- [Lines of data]
★ ★ ★ ★ ★ ★ ★

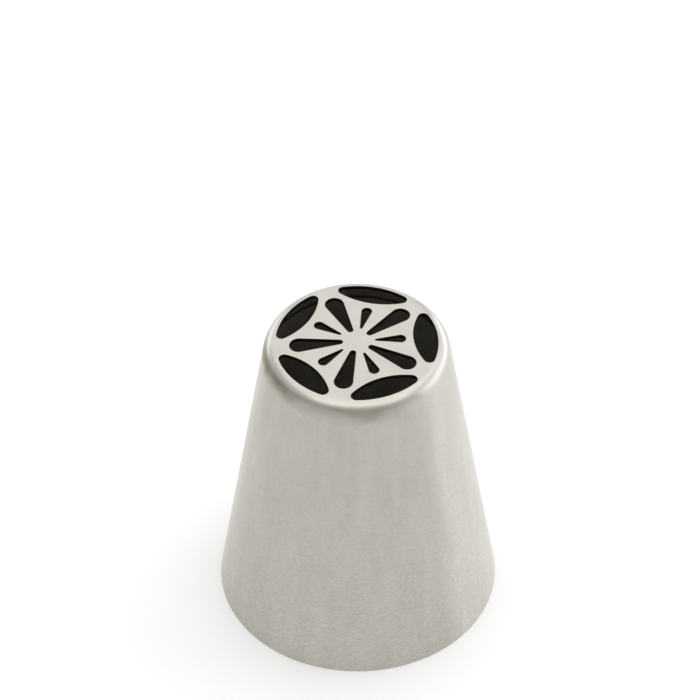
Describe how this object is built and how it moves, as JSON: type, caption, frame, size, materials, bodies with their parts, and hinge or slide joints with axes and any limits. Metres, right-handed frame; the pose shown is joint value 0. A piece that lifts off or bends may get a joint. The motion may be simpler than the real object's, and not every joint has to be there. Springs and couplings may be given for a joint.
{
  "type": "piping nozzle",
  "caption": "Tapered stainless steel piping tip, open at the wide base, with a crowned end face cut through with lens and teardrop slots that pipe a whole flower at once.",
  "frame": {"origin": "centre of the base rim, on the surface that the nozzle stands on", "axes": "+Z along the nozzle's axis, from the wide open base to the slotted end face; +X through the middle of one rim slot"},
  "size_m": [0.0344, 0.0344, 0.04],
  "materials": {
    "shell_steel": "fine brushing round the taper",
    "weld_steel": "ground flush and polished outside",
    "face_steel": "satin face with a polished shoulder"
  },
  "bodies": {
    "root": {"cone_shell": "shell_steel", "shoulder_weld": "weld_steel", "flower_plate": "face_steel"}
  },
  "joints": []
}
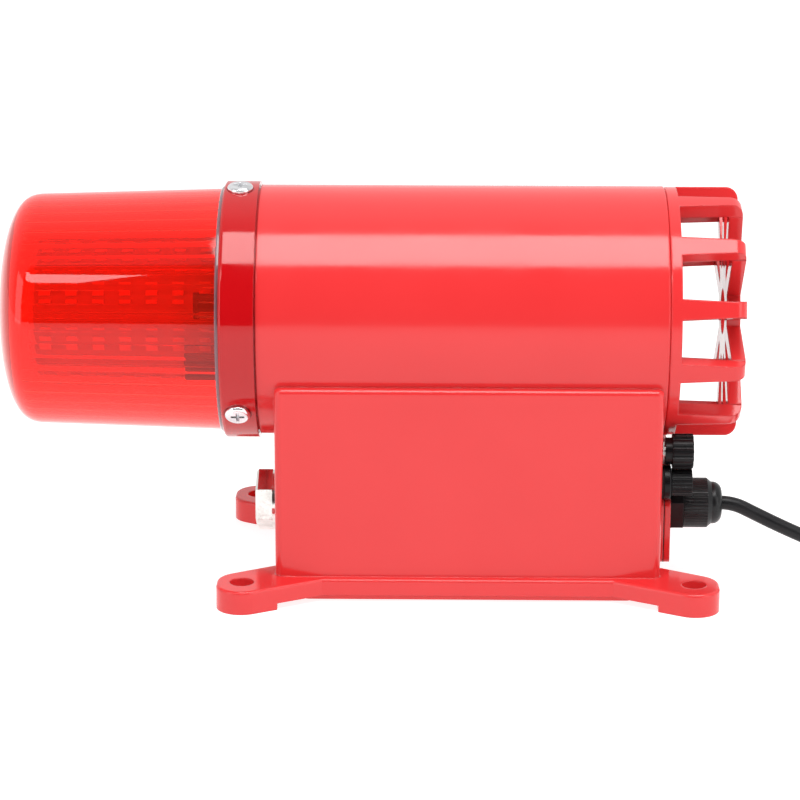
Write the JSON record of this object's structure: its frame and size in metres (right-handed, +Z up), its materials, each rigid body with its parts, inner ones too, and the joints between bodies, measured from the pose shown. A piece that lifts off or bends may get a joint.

★ ★ ★ ★ ★ ★ ★

Once more, set down the full listing, verbatim.

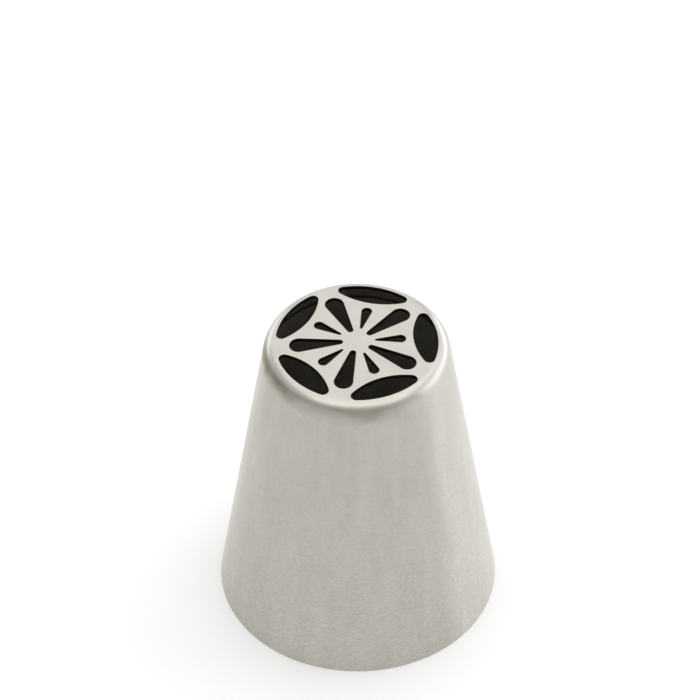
Describe how this object is built and how it moves, as JSON: type, caption, frame, size, materials, bodies with their parts, and hinge or slide joints with axes and any limits. Metres, right-handed frame; the pose shown is joint value 0. A piece that lifts off or bends may get a joint. The motion may be simpler than the real object's, and not every joint has to be there. Springs and couplings may be given for a joint.
{
  "type": "piping nozzle",
  "caption": "Tapered stainless steel piping tip, open at the wide base, with a crowned end face cut through with lens and teardrop slots that pipe a whole flower at once.",
  "frame": {"origin": "centre of the base rim, on the surface that the nozzle stands on", "axes": "+Z along the nozzle's axis, from the wide open base to the slotted end face; +X through the middle of one rim slot"},
  "size_m": [0.0344, 0.0344, 0.04],
  "materials": {
    "shell_steel": "fine brushing round the taper",
    "weld_steel": "ground flush and polished outside",
    "face_steel": "satin face with a polished shoulder"
  },
  "bodies": {
    "root": {"cone_shell": "shell_steel", "shoulder_weld": "weld_steel", "flower_plate": "face_steel"}
  },
  "joints": []
}
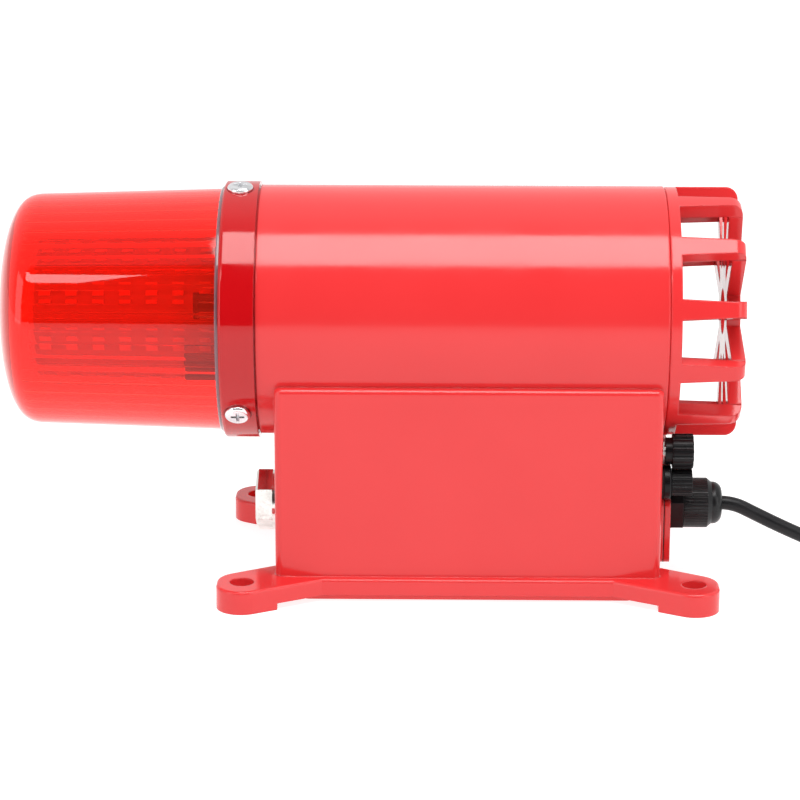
Write the JSON record of this object's structure: its frame and size in metres (right-handed, +Z up), its materials, each rigid body with its parts, inner ones too, and the joints between bodies, measured from the pose shown. A piece that lifts off or bends may get a joint.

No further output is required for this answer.